Rev. William Ramsey, in considering how weak, struggling congregations may be enabled to pay their disheartening debts, suggests the following:

"It can be done in a short time, by a number of Christians, who are not needed in the larger and wealthier churches, uniting their contributions, efforts and prayers with those who are laboring in the feebler churches. In this manner they will obey the injunction of the apostle, who said, 'I have showed you all things, how that so laboring ye ought to support the weak;' and to remember the words of the Lord Jesus, when he said, 'It is more blessed to give than to receive.'

"I will illustrate my meaning by a case which is worthy of being recorded. There are, I trust, many like it. May there be many more. It is this: In conversing with Mr. K., a worthy member of the Methodist church, the following dialogue took place:

"I - 'Where now do you attend church V

"K - 'I attend the Wharton-street Church.'

"I - 'When did you go there?'

"K. - 'I will tell you.

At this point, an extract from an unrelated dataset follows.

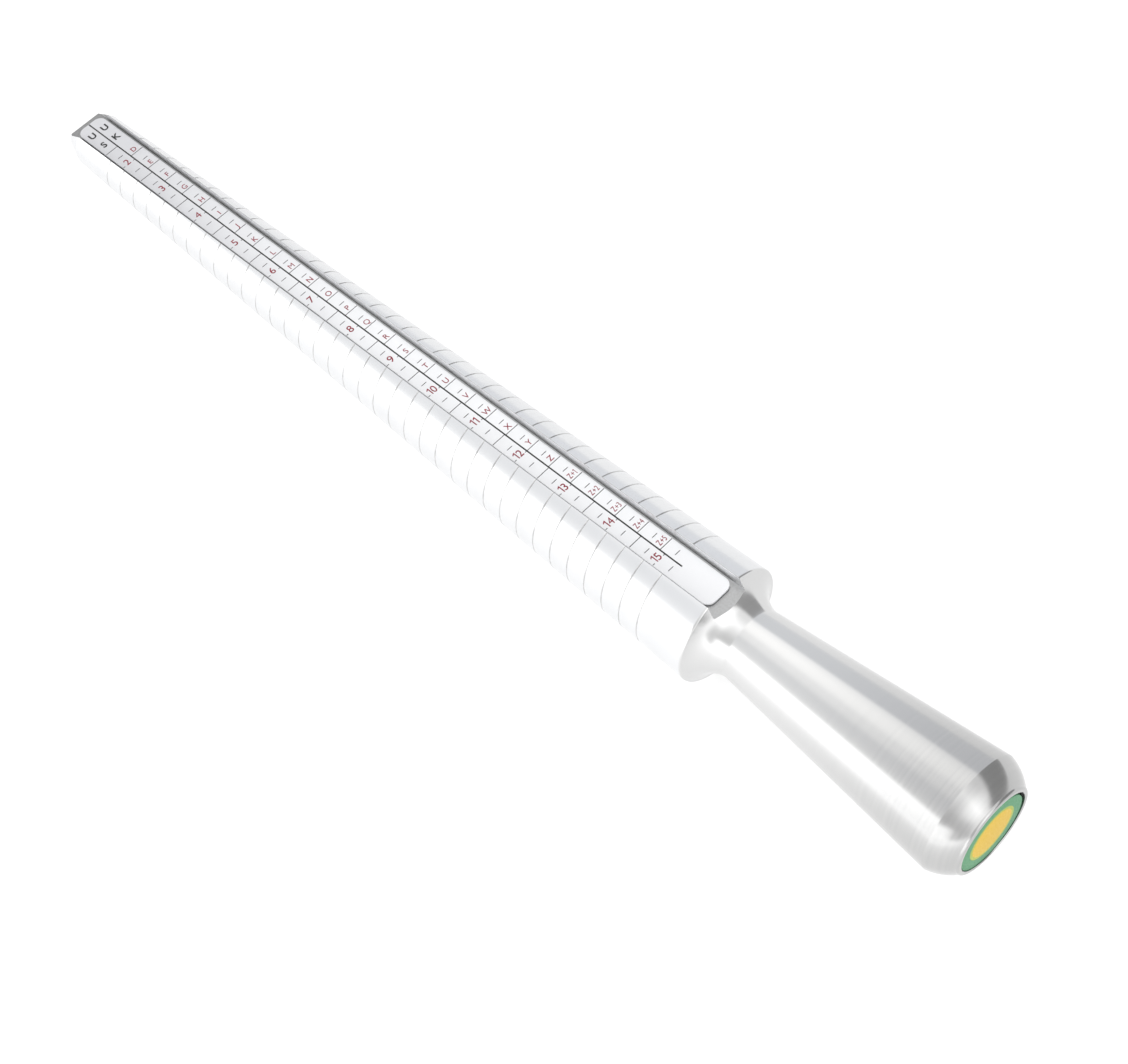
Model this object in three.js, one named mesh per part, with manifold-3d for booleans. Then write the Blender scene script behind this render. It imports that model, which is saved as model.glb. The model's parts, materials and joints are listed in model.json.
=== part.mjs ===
// Ring sizer stick: a turned aluminium mandrel whose blade is a gauge cone for finger rings.
// A milled slot along the top of the blade holds a printed scale plate on a strip of adhesive
// film, and a printed disc sits in a shallow recess in the end of the flared handle.
//
// Millimetres, +Z up. The stick lies with the underside of its blade along the ground:
// +X runs from the tip to the handle, and the slot faces up.

import * as THREE from "three";
import { mergeVertices } from "three/addons/utils/BufferGeometryUtils.js";
import Module from "manifold-3d";

// ---------------------------------------------------------------- driving dimensions

// Blade: stations are distances from the tip plane along the turning axis.
const CONE_TIP_RADIUS = 6.0; // radius that the gauge cone has at the tip plane
const CONE_SLOPE = 0.0346; // radius gained per millimetre of length
const LEAD_IN_RADIUS = 4.65; // flat tip face
const LEAD_IN_LENGTH = 4.0; // short steep cone that leads a ring on
const SHOULDER_STATION = 187; // where the gauge cone ends

// Lines engraved round the blade, one for each whole millimetre of ring circumference
const FIRST_LINE = 41;
const LAST_LINE = 76;
const LINE_WIDTH = 0.3;
const LINE_DEPTH = 0.12;

// Shoulder and neck
const SHOULDER_ROUND = 0.4;
const FILLET_RADIUS = 7.0;
const NECK_STATION = 192.9;
const NECK_RADIUS = 7.4;

// Handle
const RIM_STATION = 242.8; // widest ring of the flared handle
const RIM_RADIUS = 12.18;
const CROWN_STATION = 247.7; // end of the crowned chamfer
const CROWN_RADIUS = 9.4;
const CROWN_ARC_RADIUS = 10.2;
const END_ROUND = 0.6;

// Slot along the top of the blade; its floor runs parallel to the top line of the cone.
const SLOT_WIDTH = 8.1;
const SLOT_DEPTH = 3.4; // below the top line of the cone
const SLOT_END_STATION = 197; // past the shoulder, in clear air over the neck

// Printed scale plate and the film under it
const PLATE_LENGTH = 185;
const PLATE_WIDTH = 6.6;
const PLATE_THICKNESS = 0.4;
const PLATE_CORNER = 1.8;
const PLATE_START = 1.5; // from the tip plane
const PLATE_OFFSET = 0.15; // sideways in the slot
const FILM_THICKNESS = 0.1;
const FILM_MARGIN = 0.3; // how far the film stops inside the plate's edge
const SEAT_GAP = 0.05; // clearance at each seated face

// Printed disc in the handle's end
const RECESS_RADIUS = 8.35;
const RECESS_DEPTH = 1.2;
const DISC_RADIUS = 8.0;
const DISC_THICKNESS = 0.8;
const DISC_OFFSET_Y = -0.2; // the disc was stuck down a little off centre
const DISC_OFFSET_Z = -0.2;
const DISC_FILM_RADIUS = 8.2; // the film covers the whole bottom of the recess

// Fineness of the faceted solids
const SIDES = 36;
const DISC_SIDES = 64;
const CORNER_STEPS = 6;

const END_STATION = CROWN_STATION + END_ROUND;
const CONE_ANGLE = Math.atan(CONE_SLOPE);

// ---------------------------------------------------------------- helpers

const wasm = await Module();
wasm.setup();

function toSolid(geometry) {
  const bare = geometry.clone();
  bare.deleteAttribute("normal");
  bare.deleteAttribute("uv");
  const merged = mergeVertices(bare, 1e-5);
  const mesh = new wasm.Mesh({
    numProp: 3,
    vertProperties: new Float32Array(merged.attributes.position.array),
    triVerts: new Uint32Array(merged.index.array),
  });
  return new wasm.Manifold(mesh);
}

function toGeometry(solid) {
  const mesh = solid.getMesh();
  const geometry = new THREE.BufferGeometry();
  geometry.setAttribute("position", new THREE.BufferAttribute(mesh.vertProperties, 3));
  geometry.setIndex(new THREE.BufferAttribute(mesh.triVerts, 1));
  geometry.computeVertexNormals();
  return geometry;
}

function material(color, roughness, metalness) {
  return new THREE.MeshStandardMaterial({ color, roughness, metalness });
}

function named(name, geometry, finish) {
  const mesh = new THREE.Mesh(geometry, finish);
  mesh.name = name;
  return mesh;
}

// A point of a turned profile: radius from the axis and station along it.
function at(station, radius) {
  return new THREE.Vector2(radius, station);
}

// Points of a round stretch of profile from one point to another, the start left out.
// side is +1 for a hollow arc, whose centre is outside the metal, and -1 for a crowned one.
function arc(from, to, radius, side, steps) {
  const chord = to.clone().sub(from);
  const rise = Math.sqrt(radius * radius - chord.lengthSq() / 4);
  const normal = new THREE.Vector2(chord.y, -chord.x).normalize();
  const centre = from.clone().add(to).multiplyScalar(0.5).addScaledVector(normal, side * rise);
  const start = from.clone().sub(centre).angle();
  let sweep = to.clone().sub(centre).angle() - start;
  if (sweep > Math.PI) sweep -= 2 * Math.PI;
  if (sweep < -Math.PI) sweep += 2 * Math.PI;
  const points = [];
  for (let i = 1; i <= steps; i += 1) {
    const angle = start + (sweep * i) / steps;
    points.push(new THREE.Vector2(Math.cos(angle), Math.sin(angle)).multiplyScalar(radius).add(centre));
  }
  return points;
}

// Turns a profile about the X axis. Its flats touch the true round surface, and one flat
// faces straight down.
function turned(profile, sides) {
  const reach = 1 / Math.cos(Math.PI / sides);
  const points = profile.map((point) => new THREE.Vector2(point.x * reach, point.y));
  const geometry = new THREE.LatheGeometry(points, sides, Math.PI / sides, 2 * Math.PI);
  geometry.rotateZ(-Math.PI / 2);
  return geometry;
}

// A flat strip with round corners, lying on z = 0 and running along +X from x = 0.
function strip(length, width, thickness, corner) {
  const half = width / 2;
  const outline = new THREE.Shape();
  outline.absarc(corner, corner - half, corner, Math.PI, 1.5 * Math.PI, false);
  outline.absarc(length - corner, corner - half, corner, 1.5 * Math.PI, 2 * Math.PI, false);
  outline.absarc(length - corner, half - corner, corner, 0, 0.5 * Math.PI, false);
  outline.absarc(corner, half - corner, corner, 0.5 * Math.PI, Math.PI, false);
  return new THREE.ExtrudeGeometry(outline, {
    depth: thickness,
    bevelEnabled: false,
    curveSegments: CORNER_STEPS,
  });
}

function disc(radius, thickness) {
  const geometry = new THREE.CylinderGeometry(radius, radius, thickness, DISC_SIDES);
  geometry.rotateZ(-Math.PI / 2);
  geometry.translate(thickness / 2, 0, 0);
  return geometry;
}

// ---------------------------------------------------------------- mandrel

function coneRadius(station) {
  return CONE_TIP_RADIUS + CONE_SLOPE * station;
}

// Where a ring of this inner circumference comes to rest on the blade.
function ringStation(circumference) {
  return (circumference / (2 * Math.PI) - CONE_TIP_RADIUS) / CONE_SLOPE;
}

function engravedLines() {
  const points = [];
  for (let size = FIRST_LINE; size <= LAST_LINE; size += 1) {
    const middle = ringStation(size);
    const before = middle - LINE_WIDTH / 2;
    const after = middle + LINE_WIDTH / 2;
    points.push(at(before, coneRadius(before)));
    points.push(at(middle, coneRadius(middle) - LINE_DEPTH));
    points.push(at(after, coneRadius(after)));
  }
  return points;
}

function mandrelProfile() {
  const shoulder = at(SHOULDER_STATION, coneRadius(SHOULDER_STATION));
  const shoulderFoot = at(SHOULDER_STATION + SHOULDER_ROUND, shoulder.x - SHOULDER_ROUND);
  const neck = at(NECK_STATION, NECK_RADIUS);
  const rim = at(RIM_STATION, RIM_RADIUS);
  const crown = at(CROWN_STATION, CROWN_RADIUS);
  const endEdge = at(END_STATION, CROWN_RADIUS - END_ROUND);
  return [
    at(0, 0),
    at(0, LEAD_IN_RADIUS),
    at(LEAD_IN_LENGTH, coneRadius(LEAD_IN_LENGTH)),
    ...engravedLines(),
    shoulder,
    ...arc(shoulder, shoulderFoot, SHOULDER_ROUND, -1, 4),
    ...arc(shoulderFoot, neck, FILLET_RADIUS, 1, 8),
    rim,
    ...arc(rim, crown, CROWN_ARC_RADIUS, -1, 5),
    ...arc(crown, endEdge, END_ROUND, -1, 3),
    at(END_STATION, RECESS_RADIUS),
    at(END_STATION - RECESS_DEPTH, RECESS_RADIUS),
    at(END_STATION - RECESS_DEPTH, 0),
  ];
}

// The cutter's underside is the slot floor. Its origin is the floor's centre line at the tip.
function slotCutter() {
  const overrun = 5;
  const height = 12;
  const length = SLOT_END_STATION + overrun;
  const cutter = new THREE.BoxGeometry(length, SLOT_WIDTH, height);
  cutter.translate(length / 2 - overrun, 0, height / 2);
  cutter.rotateY(-CONE_ANGLE);
  cutter.translate(0, 0, CONE_TIP_RADIUS - SLOT_DEPTH);
  return cutter;
}

function mandrelBody() {
  const blank = toSolid(turned(mandrelProfile(), SIDES));
  const slotted = blank.subtract(toSolid(slotCutter()));
  return named("mandrel_body", toGeometry(slotted), material(0xcfd2d6, 0.3, 1.0));
}

// ---------------------------------------------------------------- scale plate and its film

function slotContents() {
  const film = named(
    "scale_adhesive",
    strip(
      PLATE_LENGTH - 2 * FILM_MARGIN,
      PLATE_WIDTH - 2 * FILM_MARGIN,
      FILM_THICKNESS,
      PLATE_CORNER - FILM_MARGIN,
    ),
    material(0x2b2c2e, 0.8, 0.0),
  );
  film.position.set(PLATE_START + FILM_MARGIN, PLATE_OFFSET, SEAT_GAP);

  const plate = named(
    "scale_plate",
    strip(PLATE_LENGTH, PLATE_WIDTH, PLATE_THICKNESS, PLATE_CORNER),
    material(0xf4f4f8, 0.35, 0.0),
  );
  plate.position.set(PLATE_START, PLATE_OFFSET, FILM_THICKNESS + 2 * SEAT_GAP);

  const slot = new THREE.Group();
  slot.add(film, plate);
  slot.position.z = CONE_TIP_RADIUS - SLOT_DEPTH;
  slot.rotation.y = -CONE_ANGLE;
  return slot;
}

// ---------------------------------------------------------------- disc in the handle's end

function recessContents() {
  const film = named(
    "end_disc_adhesive",
    disc(DISC_FILM_RADIUS, FILM_THICKNESS),
    material(0x2b2c2e, 0.8, 0.0),
  );
  film.position.x = SEAT_GAP;

  const printed = named("end_disc", disc(DISC_RADIUS, DISC_THICKNESS), material(0x6aaa82, 0.35, 0.0));
  printed.position.set(FILM_THICKNESS + 2 * SEAT_GAP, DISC_OFFSET_Y, DISC_OFFSET_Z);

  const recess = new THREE.Group();
  recess.add(film, printed);
  recess.position.x = END_STATION - RECESS_DEPTH;
  return recess;
}

// ---------------------------------------------------------------- assembly

const stick = new THREE.Group();
stick.add(mandrelBody(), slotContents(), recessContents());
// Tipping the axis up by the cone's angle lays the underside of the blade on the ground.
stick.rotation.y = -CONE_ANGLE;

// The frame's origin is the middle of the stick's length, on the ground.
const extent = new THREE.Box3().setFromObject(stick, true);
stick.position.x = -(extent.min.x + extent.max.x) / 2;
stick.position.z = -extent.min.z;

const group = new THREE.Group();
group.add(stick);

export default group;
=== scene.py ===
import json
import math

import bmesh
import bpy
from mathutils import Matrix, Quaternion, Vector


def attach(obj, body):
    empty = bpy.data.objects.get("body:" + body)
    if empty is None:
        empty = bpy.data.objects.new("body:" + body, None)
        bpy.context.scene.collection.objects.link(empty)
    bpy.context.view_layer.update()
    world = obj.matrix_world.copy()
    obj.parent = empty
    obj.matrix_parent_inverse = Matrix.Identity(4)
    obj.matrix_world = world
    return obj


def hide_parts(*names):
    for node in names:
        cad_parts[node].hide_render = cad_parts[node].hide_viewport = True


# Ring sizer stick: the fine surfaces, the printed scale, the finishes and the studio, built
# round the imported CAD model. The stick frame used below has its origin at the middle of the
# tip face, +X along the turning axis to the handle, +Y to the letter column, +Z out of the
# slot. Its units are millimetres, and a station is a distance along +X from the tip face.

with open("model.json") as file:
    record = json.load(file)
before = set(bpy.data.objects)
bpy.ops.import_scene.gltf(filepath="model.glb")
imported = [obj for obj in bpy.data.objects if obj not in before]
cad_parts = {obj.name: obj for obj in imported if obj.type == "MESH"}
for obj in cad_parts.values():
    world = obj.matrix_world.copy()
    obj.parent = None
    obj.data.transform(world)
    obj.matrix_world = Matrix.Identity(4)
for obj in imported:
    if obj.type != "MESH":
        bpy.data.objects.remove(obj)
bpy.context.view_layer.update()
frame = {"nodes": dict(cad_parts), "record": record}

MM = 0.001

# ------------------------------------------------------------------ driving dimensions (mm)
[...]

You know we built a church there some time ago. We had a very good minister, but, as the population was very much scattered, and there were but few members, the church did not prosper. It was then proposed that a number of members from the city churches should go and aid them. About two hundred of us volunteered to go. Some go as far as two miles or more, every Sabbath and through the week. I have been there about two years. Our coming inspired the minister and the people with new zeal. We went to work, and we have now a membership of about six hundred.'

"I - 'Well, my friend, you adopted the right plan, and if other weak churches could be aided in the same way, they might prosper, too.'

"'K. - 'No doubt of it. Feeble churches need something else besides money.'

"I - 'I suppose that you are not sorry that you have left your old church, to labor there?'

"K.- 'No, sir. We have seen some precious times there. But, as they are pretty strong now, some of us are drawing off, with the intention of aiding some other feeble church.'

"I - 'Go on in your good work, my brother, and may the Lord prosper you!'

"We shook hands and parted.

"Now, something like this might be done with the greatest ease imaginable, for every feeble church. Yea, more, it ought to be done; and the word of the Lord would have free course and be glorified. But will Christians do so? Probably not. But the time will come, when God shall raise up another generation of Christians, who will possess a different spirit."